Plan of St-Petersburg Fortress and Crownwork. [1707].
1 p. Manuscript. Illuminated. Paper, watercolour, Indian ink. 594?419 mm. French.
North-north-west-oriented.
Decoration: The title is in a cartouche, along the edges of the leaf is a frame made with black Indian ink and blue watercolour.
Territory: The central part of St-Petersburg: the fortress and crownwork.

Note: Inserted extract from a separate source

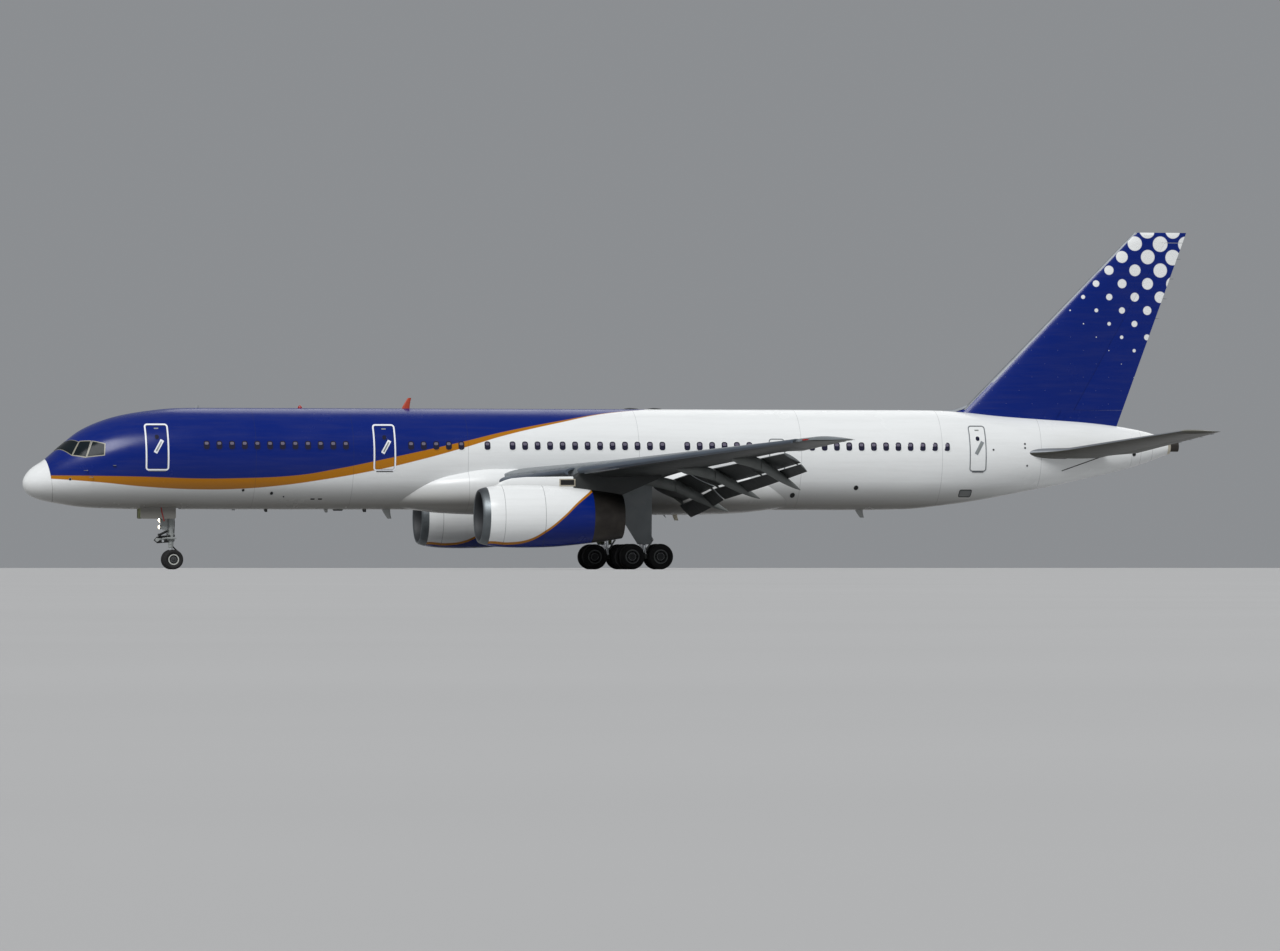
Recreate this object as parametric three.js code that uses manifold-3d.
// A narrow-body twin-jet airliner parked on its landing gear, as a 1:2 scale model.
// Sizes are the full-size aircraft's in millimetres, and the last group scales them down.
// X runs aft from the nose tip, Y to the aircraft's right, Z up from the ground.
import * as THREE from 'three';
import { mergeVertices } from 'three/addons/utils/BufferGeometryUtils.js';
import Module from 'manifold-3d';

const wasm = await Module();
wasm.setup();

// Driving dimensions
const MODEL_SCALE = 0.5;
const OVERALL_LENGTH = 47320;
const CENTRE_Z = 4500; // the upper fuselage circle's centre above the ground
const SEAM = 0.6; // gap between pieces that touch
const RUNNING_GAP = 16; // gap between a moving surface and the fixed one
const ENGINE = { y: 6480, z: 2080 };
const NOSE_GEAR = { x: 5900, axleX: 5950, wheelRadius: 393.5, halfTrack: 305, tyreHalf: 165 };
const MAIN_GEAR = { x: 24200, y: 3660, wheelRadius: 508, halfTrack: 432, tyreHalf: 184, halfBase: 571.5 };
const TYRE_FACETS = 24;
const flatRadius = (radius, facets) => radius * Math.cos(Math.PI / facets);
const NOSE_AXLE_Z = flatRadius(NOSE_GEAR.wheelRadius, TYRE_FACETS);
const MAIN_AXLE_Z = flatRadius(MAIN_GEAR.wheelRadius, TYRE_FACETS);

// Finishes
const finish = (color, roughness, metalness) =>
  new THREE.MeshStandardMaterial({ color, roughness, metalness });
const FINISH = {
  blue: () => finish('#1f4fa8', 0.3, 0.1),
  white: () => finish('#e9ecef', 0.35, 0.05),
  grey: () => finish('#a9b0b6', 0.45, 0.1),
  darkGrey: () => finish('#5d6468', 0.5, 0.2),
  metal: () => finish('#b9bcc0', 0.3, 0.9),
  darkMetal: () => finish('#4c4a48', 0.4, 0.8),
  rubber: () => finish('#1b1c1e', 0.9, 0),
  glass: () => finish('#15191f', 0.08, 0),
};

// Solids from three.js geometry, and back
function toSolid(geometry) {
  const bare = geometry.clone();
  bare.deleteAttribute('normal');
  bare.deleteAttribute('uv');
  const merged = mergeVertices(bare, 0.02);
  const positions = merged.attributes.position.array;
  const kept = [];
  let volume = 0;
  const corner = (i) => new THREE.Vector3().fromArray(positions, 3 * i);
  for (let i = 0; i < merged.index.count; i += 3) {
    const [a, b, c] = merged.index.array.slice(i, i + 3);
    if (a === b || b === c || c === a) continue;
    kept.push([a, b, c]);
    volume += corner(a).dot(corner(b).cross(corner(c)));
  }
  const triangles = kept.flatMap(([a, b, c]) => (volume > 0 ? [a, b, c] : [a, c, b]));
  return new wasm.Manifold(new wasm.Mesh({
    numProp: 3,
    vertProperties: new Float32Array(positions),
    triVerts: new Uint32Array(triangles),
  }));
}

function toGeometry(solid) {
  const mesh = solid.getMesh();
  const geometry = new THREE.BufferGeometry();
  geometry.setAttribute('position', new THREE.BufferAttribute(new Float32Array(mesh.vertProperties), 3));
  geometry.setIndex(new THREE.BufferAttribute(new Uint32Array(mesh.triVerts), 1));
  geometry.computeVertexNormals();
  return geometry;
}

const union = (solids) => solids.reduce((sum, solid) => sum.add(solid));
const biggest = (solid) => solid.decompose().sort((a, b) => b.volume() - a.volume())[0];

// The flat end of a loft, cut into triangles in the plane that shows most of it.
function capTriangles(ring) {
  const normal = new THREE.Vector3();
  ring.forEach((p, i) => normal.add(p.clone().cross(ring[(i + 1) % ring.length])));
  const size = normal.clone().set(Math.abs(normal.x), Math.abs(normal.y), Math.abs(normal.z));
  if (size.length() < 1) return [];
  const alongX = size.x >= size.y && size.x >= size.z;
  const [u, v] = alongX ? ['y', 'z'] : size.y >= size.z ? ['z', 'x'] : ['x', 'y'];
  const flat = ring.map((p) => new THREE.Vector2(p[u], p[v]));
  const turn = Math.sign(THREE.ShapeUtils.area(flat));
  return THREE.ShapeUtils.triangulateShape(flat, []).map(([a, b, c]) => {
    const sign = Math.sign(THREE.ShapeUtils.area([flat[a], flat[b], flat[c]]));
    return sign === turn ? [a, b, c] : [a, c, b];
  });
}

// A closed solid through rings that have the same number of points. The strips in crossed are cut
// along their other diagonal, so that both sides of a thin twisted blade bend the same way.
function loft(rings, crossed = []) {
  const count = rings[0].length;
  const triangles = [];
  for (let r = 0; r + 1 < rings.length; r += 1) {
    for (let i = 0; i < count; i += 1) {
      const a = r * count + i;
      const b = r * count + ((i + 1) % count);
      if (crossed.includes(i)) triangles.push([a, b, a + count], [b, b + count, a + count]);
      else triangles.push([a, b, b + count], [a, b + count, a + count]);
    }
  }
  const last = (rings.length - 1) * count;
  capTriangles(rings[0]).forEach(([a, b, c]) => triangles.push([a, c, b]));
  capTriangles(rings[rings.length - 1]).forEach(([a, b, c]) => triangles.push([last + a, last + b, last + c]));
  const geometry = new THREE.BufferGeometry().setFromPoints(rings.flat());
  geometry.setIndex(triangles.flat());
  return toSolid(geometry);
}

const box = (x0, x1, y0, y1, z0, z1) => {
  const geometry = new THREE.BoxGeometry(x1 - x0, y1 - y0, z1 - z0);
  geometry.translate((x0 + x1) / 2, (y0 + y1) / 2, (z0 + z1) / 2);
  return toSolid(geometry);
};

// A round bar from one point to another.
function bar(from, to, radius, facets = 12, radiusTo = radius) {
  const along = to.clone().sub(from);
  const geometry = new THREE.CylinderGeometry(radiusTo, radius, along.length(), facets);
  geometry.translate(0, along.length() / 2, 0);
  const turn = new THREE.Quaternion().setFromUnitVectors(new THREE.Vector3(0, 1, 0), along.normalize());
  geometry.applyQuaternion(turn);
  geometry.translate(from.x, from.y, from.z);
  return toSolid(geometry);
}

const at = (x, y, z) => new THREE.Vector3(x, y, z);

// A side-view outline of x, z points, as a plate between two y planes.
function sidePlate(outline, y0, y1) {
  const shape = new THREE.Shape(outline.map(([x, z]) => new THREE.Vector2(x, z)));
  const geometry = new THREE.ExtrudeGeometry(shape, { depth: y1 - y0, bevelEnabled: false });
  geometry.rotateX(Math.PI / 2); // x, y, depth becomes x, -depth, y
  geometry.translate(0, y1, 0);
  return toSolid(geometry);
}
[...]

Shown: Earthen Saint-Petersburg Fortress and Crownwork are marked with green. The earthen fortress has 6 bastions: Sovereign, Menshikov, Naryshkin, Trubetskoy, Zotov, Golovkin, 4 gates and a ravelin. Inside the fortress is a canal with wooden undraw bridges, wooden structures of Apostles Peter and Paul Church (existed from 1703, moved from the fortress in 1720), wooden palaces (along the canal) where the Senate and other institutions would take places. A project of brick-stone fortress and earthen crownwork is dotted, designed brick structures in the fortress and Apostles Peter and Paul Church (laid on 29 of June 1703) are marked with red. The brick fortress with the stone facing designed by the Dutch (Kugorm) and French (Vauban) fortification system would have 6 bastions of the same names the earthen fortress has. The earthen crownwork was designed with a central bastion and 4 side half-bastions, with lunets and two water ditches (outer and inner).
Annotation: The brick-stone fortress’ construction was begun in 1706 and finished until 1730. Crownwork’s construction was begun in 1707-1708, finished until 1716.
Literature: Sementsov S.V. (2001), Stepanov S.D. (1998-1).